Daniel Harrison, Chief Operating Officer

So that is 3 horseshoe wells, which would be prior to that would have been 6, 5000-foot laterals.

Operator, Operator

Thank you. One moment for our next question. The next question comes from Geoff Jay with Daniel Energy Partners. Please go ahead. Your line is open.

Geoff Jay, Analyst

Hey everyone. I appreciate you taking the questions. Quick question from me. Looking at the Horseshoe drilling and completing cost of about $1,700 per foot compared to traditional laterals of that length at around $1,400 to $1,500. Is there any reason why, as you gain more experience with these, the costs couldn't converge? Or is there something inherent to horseshoe drilling that will always keep it slightly more expensive? Thank you.

Daniel Harrison, Chief Operating Officer

On the completion side, there isn't really an increase in cost. If you execute well, the only expense comes from making a 180-degree turn. Comparing that distance to drilling straight, it will take longer to drill because you are constantly sliding and turning. Since we are using conventional tools, this will add an extra day or two, and that's the main difference.

Roland Burns, President and CFO

Potentially after that number that's kind of reported on that slot. So I think that's a fairly conservative estimate too.

Daniel Harrison, Chief Operating Officer

It is. We previously projected this before drilling the Sebastian well. Currently, we expect the Sebastian well to come in slightly under 1,700 feet, while we had initially modeled it at 1,740 feet as shown in this slide deck.

Geoff Jay, Analyst

Got it. Thank you guys.

Daniel Harrison, Chief Operating Officer

And that was a single. I mean, that's a single horse you well. So really, if you do 2 horsewells, you get that 5% to 7% additional savings from pad drilling, really, that were, say, 1,680 a foot on the Sebastian, if you do a 2-well pad, we should be able to drop that cost even lower.

Operator, Operator

Thank you. One moment for our last question. The question comes from the line of Paul Diamond with Citi. Go ahead. Your line is open.

Paul Diamond, Analyst

Thank you good morning. Thanks for taking the call. Just a quick question for you on the 2025 hedging book. It's currently breaking down pretty evenly per quarter and with the curve currently sitting at around low 3s. I guess how do you guys think about the timing and opportunity of kind of trenching in those last little bit to bring you up to the 50% target?

Roland Burns, President and CFO

We will work diligently to reach the $0.50 target. That's our goal, and we will make some adjustments after the third quarter. Gas prices have been weaker recently, so it's important to identify the right opportunities. We have the right structures in place to do this. While our production next year may not be evenly distributed, it will likely be more concentrated in the latter half of the year. This gives us a chance to focus on the latter part of 2025 to meet our objectives when pricing is expected to be stronger.

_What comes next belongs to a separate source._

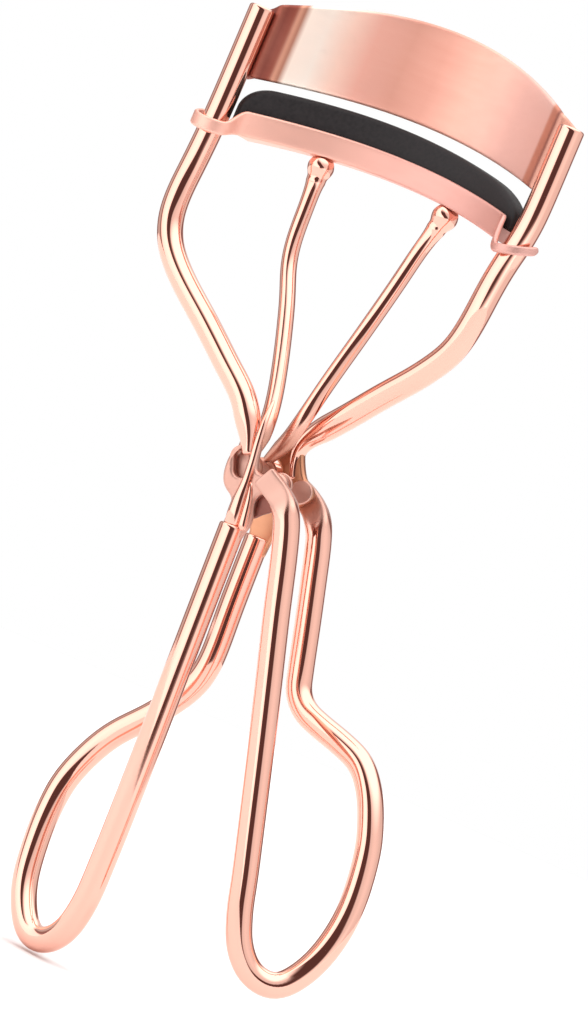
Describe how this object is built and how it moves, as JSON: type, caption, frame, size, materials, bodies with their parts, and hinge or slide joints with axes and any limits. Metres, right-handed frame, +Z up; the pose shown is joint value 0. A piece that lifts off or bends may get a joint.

Jay Allison, Chairman and CEO

I think what we do, we advertise to you whether you're a bank or a bondholder, an equity owner analysts that our goal if that window opens up before we can hedge 50%, that's our goal and we'll be leaning into that window. So...

Paul Diamond, Analyst

Understood. I appreciate the clarity. Dan, I have another quick question. You mentioned the 57% conversion of Haynesville locations to horseshoe. I'm curious about the status of the remaining 43%. Have those locations been rolled out, or are they still in the evaluation stage?

Daniel Harrison, Chief Operating Officer

They are always under evaluation, but we can’t convert all of them to horseshoe wells because certain conditions need to be met for the conversion. First, you need to have two sticks together. In many places, we only have one stick, which means we can’t do anything with that. Additionally, a lot of this is on isolated sections where we still have some remaining sticks, often in areas that are mostly developed, leaving a few sticks for infill. The spacing also needs to be appropriate; you cannot have two sticks on opposite sides of the section that are too far apart to achieve the horseshoe configuration. Considering all of these factors, we ended up converting just 57% of that inventory.

Paul Diamond, Analyst

Got it. So it would be a reasonable read-through that you probably run into similar types of issues in the Bossier acreage as well?

Daniel Harrison, Chief Operating Officer

That would be correct. And on the Bossier side, if you just look at the acreage and you lay out nothing but Bossier sticks, we've got a little bit more of a clean slate to work with, obviously, because it's not as drilled up as the Haynesville. So we'll still have a lot of ability to drill the long laterals in the Bossier whereas in the Haynesville, we've got a lot of those drilled and some of these horses are connecting the short. We skipped over and then drill the short laterals, and we were doing the development because just because of the economics. And so now that we can come back and you've got 2 of them there, you can hook them up. So maybe in the future, we get a little bit more comfortable with maybe how wide we can space the horseshoe. We can maybe convert a few. We just need to get a little bit further down the road on what our abilities are going to be.

Paul Diamond, Analyst

Got it. Appreciate the color.

Operator, Operator

Thank you. I'm showing no further questions at this time. I would now like to turn it back to Jay Allison for closing remarks.

Jay Allison, Chairman and CEO

First of all, I want to thank everybody for staying on the line for a little over an hour. With natural gas prices ranging between $1.65 and $1.90 for the last 6 months, it's a difficult time for pure natural gas company. That's just the fact. But what happens in those months really tests our resolve, I want to acknowledge three groups over the past 6 months that consistently have stood for first our 255 employees who create the exceptional results in both our legacy and Western Haynesville area. Second, our 17 banks we reaffirmed our $2 billion borrowing base and gave us unanimous approval on our bank amendment to loosen the leverage covenants. Third, the Jones family through in the month of August made open market purchases of 13.5 million shares of our stock for $138 million. I want to thank each of you as well as our bond and our equity owners. I can assure you we are on the exact right path to be positioned for the growth in natural gas demand that is just around the corner. Thank you for your time.

Operator, Operator

Thank you for your participation in today's conference. This does conclude the program. You may now disconnect.